How many marijuana convicts will benefit from the recent Colorado appeals court ruling?
The other week a Colorado appellate court held that Amendment 64 applies retroactively, to at least some pre-passage marijuana possession convictions. Just how many marijuana possession convictions remains uncertain, however.
John Ingold of the Denver Post has an article exploring this question today. The headline says it all: “Marijuana ruling could overturn thousands of convictions — or dozens.”
Anywhere from a few dozen to more than 10,000 people could be eligible to have their old marijuana convictions overturned as the result of a landmark Colorado Court of Appeals ruling that applied marijuana legalization retroactively.
Colorado defense attorneys are poring through previous marijuana cases, looking for former clients who might be eligible for such relief, but much depends on how subsequent courts apply this month’s ruling. On the surface, the ruling appears to have little reach, but attorneys say it is possible courts could follow the reasoning of the ruling to overturn every marijuana case in the state in which an adult was convicted of a crime that stopped being illegal when the state’s marijuana-legalization law went into effect in late 2012.

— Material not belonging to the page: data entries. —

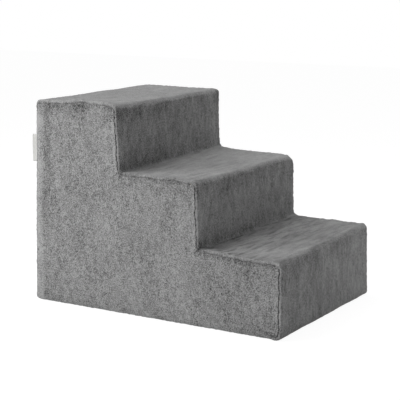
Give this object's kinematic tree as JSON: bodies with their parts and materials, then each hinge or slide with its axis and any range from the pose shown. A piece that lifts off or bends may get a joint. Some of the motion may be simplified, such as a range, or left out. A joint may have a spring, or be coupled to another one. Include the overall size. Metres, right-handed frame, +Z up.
{
  "type": "pet stairs",
  "caption": "Stepped foam pet stairs in a sewn plush cover with rounded noses, a fold label at the back edge, and a zip with a sliding runner and swinging tab under the base.",
  "frame": {"origin": "on the floor, at the middle of the stairs' footprint", "axes": "+X to the front, where the lowest step is; -X to the high back; -Y to the side with the label; +Z up"},
  "size_m": [0.6125, 0.42, 0.44],
  "materials": {
    "foam": "open-cell polyurethane foam, matt",
    "plush": "short-pile plush, mottled by its nap",
    "base_fabric": "woven, with rubber dots",
    "zip_tape": "woven polyester tape",
    "zip_teeth": "moulded, satin",
    "zip_metal": "die-cast, satin",
    "label": "smooth woven ribbon"
  },
  "bodies": {
    "stairs": {"foam_base_slab": "foam", "foam_middle_slab": "foam", "foam_top_slab": "foam", "left_side_panel": "plush", "right_side_panel": "plush", "step_panel": "plush", "back_panel": "plush", "base_panel_left": "base_fabric", "base_panel_right": "base_fabric", "zip_tape_left": "zip_tape", "zip_tape_right": "zip_tape", "zip_teeth_left": "zip_teeth", "zip_teeth_right": "zip_teeth", "zip_end_stops": "zip_metal", "side_label": "label"},
    "zip_slider": {"zip_slider": "zip_metal"},
    "zip_pull_tab": {"zip_pull_tab": "zip_metal"}
  },
  "joints": [
    {"name": "zip_slider_travel", "type": "slide", "parent": "stairs", "child": "zip_slider", "axis": [1, 0, 0], "range_m": [0, 0.4948], "deforming": ["zip_teeth_left", "zip_teeth_right"]},
    {"name": "zip_pull_swing", "type": "hinge", "parent": "zip_slider", "child": "zip_pull_tab", "pos_m": [-0.2491, 0.095, 0.0023], "axis": [0, 1, 0], "range_deg": [0, 180]}
  ]
}
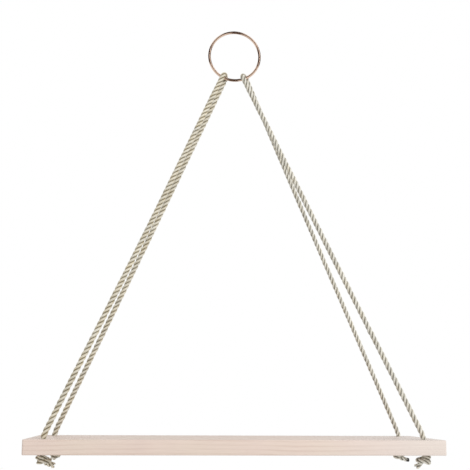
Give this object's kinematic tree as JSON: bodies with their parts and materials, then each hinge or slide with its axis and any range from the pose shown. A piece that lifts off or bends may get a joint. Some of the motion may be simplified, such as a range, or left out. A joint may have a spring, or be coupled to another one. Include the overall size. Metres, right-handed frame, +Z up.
{
  "type": "hanging rope shelf",
  "caption": "Hanging shelf: a drilled wooden board on ropes that are knotted under it and loop over a metal ring, which hangs on a wall hook.",
  "frame": {"origin": "the highest point inside the ring, where the hook that holds the shelf bears", "axes": "+X to the right along the board, +Y from the front to the wall, +Z up"},
  "size_m": [0.42, 0.14, 0.4836],
  "materials": {
    "ring_metal": "polished rose-gold plate",
    "rope": "laid three-strand natural fibre",
    "board_wood": "sanded, pale, matt"
  },
  "bodies": {
    "ring": {"hanging_ring": "ring_metal"},
    "rope_loops": {"left_rope_loop": "rope", "right_rope_loop": "rope"},
    "hanger": {"front_left_rope_leg": "rope", "back_left_rope_leg": "rope", "front_right_rope_leg": "rope", "back_right_rope_leg": "rope", "front_left_knot": "rope", "back_left_knot": "rope", "front_right_knot": "rope", "back_right_knot": "rope", "shelf_board": "board_wood"}
  },
  "joints": [
    {"name": "ring_turn", "type": "hinge", "parent": "ring", "child": "rope_loops", "pos_m": [0, 0, -0.027], "axis": [0, 1, 0], "continuous": true},
    {"name": "swing", "type": "hinge", "parent": "rope_loops", "child": "hanger", "pos_m": [0, 0, -0.05296], "axis": [1, 0, 0], "range_deg": [-90, 90]}
  ]
}
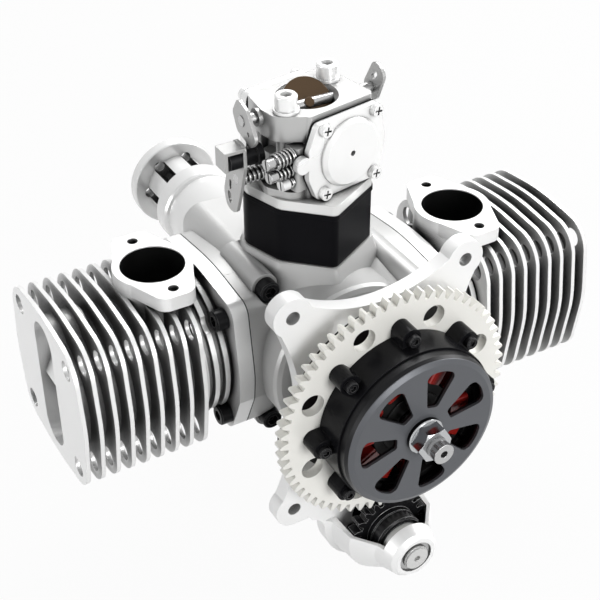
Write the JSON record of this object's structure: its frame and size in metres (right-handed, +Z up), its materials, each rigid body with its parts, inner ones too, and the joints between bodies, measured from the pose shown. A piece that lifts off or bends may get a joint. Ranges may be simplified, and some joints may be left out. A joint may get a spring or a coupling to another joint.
{
  "type": "flat aircraft engine",
  "caption": "Flat twin two-stroke aircraft engine with pumper carburettor, flywheel generator, electric starter pinion and a long propeller hub.",
  "frame": {"origin": "middle of the four mount holes, on the rear face of the mount plate", "axes": "+Z up on the carburettor side, +Y forward along the crankshaft to the propeller, +X towards the right cylinder"},
  "size_m": [0.2588, 0.2895, 0.2326],
  "materials": {
    "cylinder_cast": "satin machined",
    "case_cast": "bead blasted",
    "plate_cast": "bright satin",
    "hub_alloy": "turned satin",
    "zinc": "zinc plated",
    "steel": "ground",
    "black_screw": "black oxide",
    "chrome_nut": "bright plated",
    "ivory_gear": "ivory hard anodised",
    "black_ring": "gloss black",
    "dark_bell": "dark anodised",
    "red_wire": "enamelled wire",
    "black_plastic": "moulded gloss",
    "white_alloy": "bright satin",
    "carb_cast": "die cast",
    "gasket_black": "fibre gasket",
    "rubber_black": "lip seal",
    "brass": "turned",
    "brown_plate": "dull passivated",
    "iron_core": "stamped stack"
  },
  "bodies": {
    "engine_block": {"base_bolts": "black_screw", "base_gaskets": "gasket_black", "carb_adaptor": "white_alloy", "carb_body": "carb_cast", "carb_bolts": "zinc", "carb_cover_screws": "zinc", "carb_gaskets": "gasket_black", "crank_seals": "rubber_black", "crankcase_bolts": "black_screw", "crankcase_front": "case_cast", "crankcase_rear": "case_cast", "cylinder_left": "cylinder_cast", "cylinder_right": "cylinder_cast", "insulator": "black_plastic", "insulator_gasket": "gasket_black", "main_bearings": "steel", "metering_cover": "zinc", "mount_plate": "plate_cast", "mount_plate_screws": "black_screw", "needle_springs": "steel", "pump_cover": "zinc", "reed_valve": "black_plastic", "starter_bush": "brass", "starter_motor": "black_ring", "stator_carrier": "plate_cast", "stator_coils": "red_wire", "stator_core": "iron_core", "throttle_spring": "steel"},
    "crank_assembly": {"crankshaft_rear": "steel", "crankshaft_front": "steel", "crankshaft_centre_web": "steel", "prop_hub": "hub_alloy", "prop_cap": "black_plastic", "ring_gear": "ivory_gear", "rotor_ring": "black_ring", "rotor_screws": "black_screw", "rotor_bell": "dark_bell", "rotor_magnets": "iron_core", "crank_nut": "chrome_nut"},
    "piston_left": {"piston_left": "cylinder_cast", "piston_rings_left": "steel", "wrist_pin_left": "steel", "con_rod_left": "steel", "crankpin_left": "steel"},
    "piston_right": {"piston_right": "cylinder_cast", "piston_rings_right": "steel", "wrist_pin_right": "steel", "con_rod_right": "steel", "crankpin_right": "steel"},
    "starter_pinion": {"starter_pinion": "steel"},
    "throttle": {"throttle_shaft": "steel", "throttle_plate": "brass", "throttle_arm": "zinc", "cable_swivel": "black_screw"},
    "choke": {"choke_shaft": "steel", "choke_plate": "brown_plate", "choke_levers": "zinc"},
    "high_needle": {"high_needle": "brass"},
    "low_needle": {"low_needle": "brass"},
    "idle_screw": {"idle_screw": "zinc"}
  },
  "joints": [
    {"name": "crank_spin", "type": "hinge", "parent": "engine_block", "child": "crank_assembly", "pos_m": [0, 0, 0], "axis": [0, 1, 0], "continuous": true},
    {"name": "starter_pinion_spin", "type": "hinge", "parent": "engine_block", "child": "starter_pinion", "pos_m": [0, 0, -0.0765], "axis": [0, 1, 0], "continuous": true},
    {"name": "piston_right_slide", "type": "slide", "parent": "engine_block", "child": "piston_right", "axis": [-1, 0, 0], "range_m": [0, 0.04]},
    {"name": "piston_left_slide", "type": "slide", "parent": "engine_block", "child": "piston_left", "axis": [1, 0, 0], "range_m": [0, 0.04]},
    {"name": "throttle_turn", "type": "hinge", "parent": "engine_block", "child": "throttle", "pos_m": [0, 0.0645, 0.088], "axis": [-1, 0, 0], "range_deg": [0, 75], "stiffness_Nm_per_rad": 0.02, "springref_deg": -11.46},
    {"name": "choke_turn", "type": "hinge", "parent": "engine_block", "child": "choke", "pos_m": [0, 0.0645, 0.1155], "axis": [1, 0, 0], "range_deg": [-50, 6]},
    {"name": "high_needle_turn", "type": "hinge", "parent": "engine_block", "child": "high_needle", "pos_m": [-0.02117, 0.04635, 0.1032], "axis": [0.9848, 0.1736, 0], "range_deg": [-90, 540]},
    {"name": "low_needle_turn", "type": "hinge", "parent": "engine_block", "child": "low_needle", "pos_m": [-0.02117, 0.04635, 0.0962], "axis": [0.9848, 0.1736, 0], "range_deg": [-90, 540]},
    {"name": "idle_screw_turn", "type": "hinge", "parent": "engine_block", "child": "idle_screw", "pos_m": [-0.02117, 0.04635, 0.09], "axis": [0.9848, 0.1736, 0], "range_deg": [-360, 360]}
  ],
  "couplings": [
    {"joint": "starter_pinion_spin", "follows": "crank_spin", "ratio": -3.0476},
    {"joint": "piston_left_slide", "follows": "piston_right_slide", "ratio": 1}
  ]
}
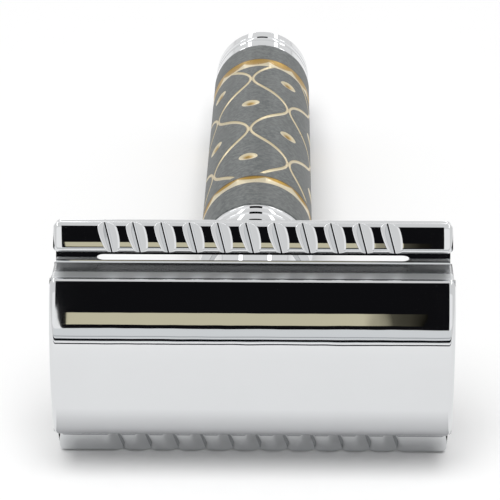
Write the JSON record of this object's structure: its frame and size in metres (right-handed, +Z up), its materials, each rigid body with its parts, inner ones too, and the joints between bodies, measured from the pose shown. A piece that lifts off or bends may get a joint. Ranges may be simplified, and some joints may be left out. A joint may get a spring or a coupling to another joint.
{
  "type": "safety razor",
  "caption": "Three-piece double-edge safety razor: curved cap, notched closed-comb guard plate, grooved collar and knob, and an engraved satin handle sleeve.",
  "frame": {"origin": "middle of the lying razor's footprint, on the surface it lies on", "axes": "+Z up, -Y towards the head, +Y along the handle to the knob, +X along the blade's edges"},
  "size_m": [0.043, 0.1068, 0.0269],
  "materials": {
    "chrome": "polished plating",
    "steel": "turned, threaded",
    "coating": "satin grey coating over brass, engraved through to the brass",
    "nylon": "plain moulded"
  },
  "bodies": {
    "guard": {"guard_plate": "chrome"},
    "cap": {"cap": "chrome", "cap_stud": "steel"},
    "handle": {"neck": "chrome", "thread_insert": "steel", "collar": "chrome", "front_centring_ring": "nylon", "sleeve": "coating", "rear_centring_ring": "nylon", "tie_rod": "steel", "knob": "chrome"}
  },
  "joints": [
    {"name": "handle_turn", "type": "hinge", "parent": "guard", "child": "handle", "pos_m": [0, -0.05006, 0.01378], "axis": [0, 0.9975, -0.0707], "range_deg": [0, 2520]},
    {"name": "cap_lift", "type": "slide", "parent": "guard", "child": "cap", "axis": [0, -0.9975, 0.0707], "range_m": [0, 0.0056]}
  ],
  "couplings": [
    {"joint": "cap_lift", "follows": "handle_turn", "m_per_rad": 0.00012732}
  ]
}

“I think there are thousands of people who could potentially have their convictions overturned,” said Sean McAllister, an attorney who specializes in marijuana cases and who said he is already working with several clients to see if their previous convictions could be tossed.
But, in order for that to be true, Colorado courts will have to adopt an expansive reading of the ruling — a scenario prosecutors see as unlikely.